Increased Limits Ratemaking

Standard Approach

Assumptions of Standard Approach

  1. UW expenses and profits are variable and don't vary by limit.
  2. Freq and Severity are Independent
  3. Freq is same for all limits1
\[ \text{ILF}(H) = \dfrac{\text{Rate}_{H}}{\text{Rate}_{B}} = \dfrac{\text{PP}_{H}}{\text{PP}_{B}} = \dfrac{\text{Severity}_{H}}{\text{Severity}_{B}} = \dfrac{\text{LAS}(H)}{\text{LAS}(B)} \]
  • \(\text{Rate} = \frac{PP}{1-V-Q}\) but we assume that \(V\) and \(Q\) don't vary by limit, so they get cancelled out.
  • Next, \(PP = \text{Freq} \times \text{Sev}\) but assumption (3) gets the frequencies cancelled.

What is \(\text{LAS}_{H}\)?

  • Limited Average Severity at Limit \(H\).
  • Just the Severity.
    • Assuming every loss is capped at limit \(H\).
    • Regardless of the actual policy limit
  • So...
    • If \(H = \$1000\) and actual policy limit is \(\$500\) then we have an issue of censored data, meaning, we don't know what would the losses be if the limit was \(\$1000\) instead of \(\$500\).
    • Understand that Severity is just the total loss divided by the counts.
  • For a layer of loss, we can find (say) \(\text{LAS}(\$250k \text{ xs } \$500k)\)2 which gives us the severity of losses \(X \ni \$500k < X <\$750k\)
    • Have to figure out how much each of the actual claims (from the data) contribute to this layer.
    • E.g., Claims between 750k and 1000k contribute full 250k per claim to this layer. (Note that this is the \(\$250k\) in the "xs" notation)
    • E.g., claims between 500k and 750k (say their total is given as 160,000k and count as 200) will contribute \(160,000k - (200)500k\). Think about this one.3
    • E.g. Claims between 200k and 500k contribute zero to this layer. (Note that this is the \(\$500k\) in the "xs" notation)
  • And for the "So..." above we have this relation

$$ \begin{align*} \text{LAS}(250k) &= \text{LAS}(100k) + \text{LAS}(150k\text{ xs } 100k) \times Pr(X \geq 100,001) \

\text{LAS}(500k) &= \text{LAS}(250k) + \text{LAS}(250k\text{ xs } 250k) \times Pr(X \geq 250,001) \end{align*} $$

  • The probabilities are based on policies that qualify of having a claim of that minimum size. The denominator should not contain an impossible event of \(X\) having a limit of \(100,000\) and being \(\geq 100,001\).

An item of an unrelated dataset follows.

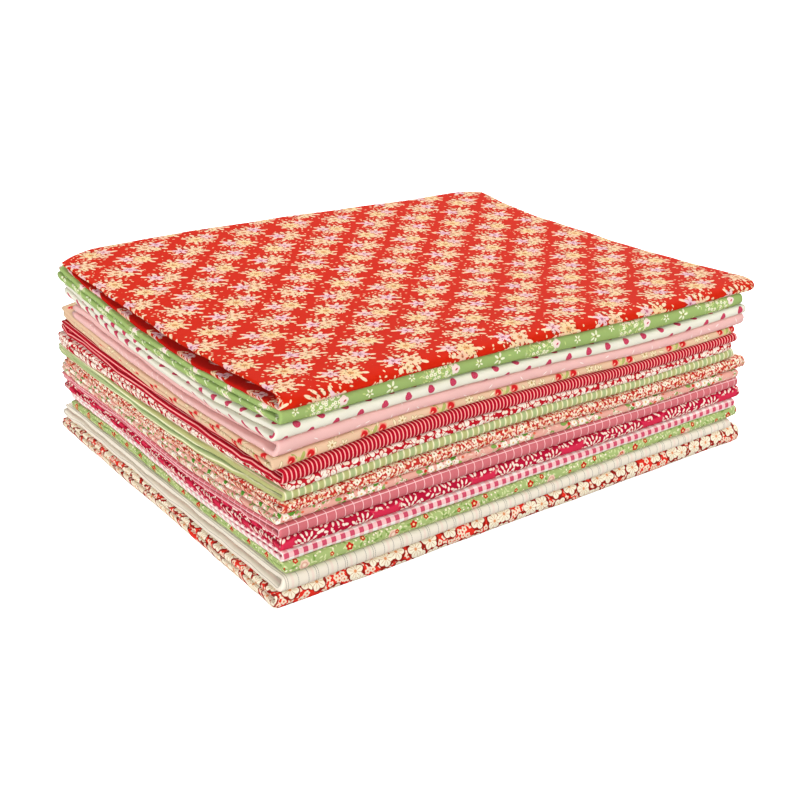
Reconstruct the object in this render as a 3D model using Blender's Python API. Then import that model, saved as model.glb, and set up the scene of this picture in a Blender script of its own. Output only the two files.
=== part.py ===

  1. But in reality, we have favorable selection: Financially secured insureds will have lower frequency but will have more assets to protect and thus will buy higher limits. Adverse Selection: Insureds that expect higher loss potential (high frequency) will buy higher limits. 

  2. Call this the "xs" notation 

  3. It's like those 200 claims have crossed the 500k mark and are below 750k so, we have 60,000k within the upper and lower bounds, that we obtain after removing (200)500k = 100,000k from the total.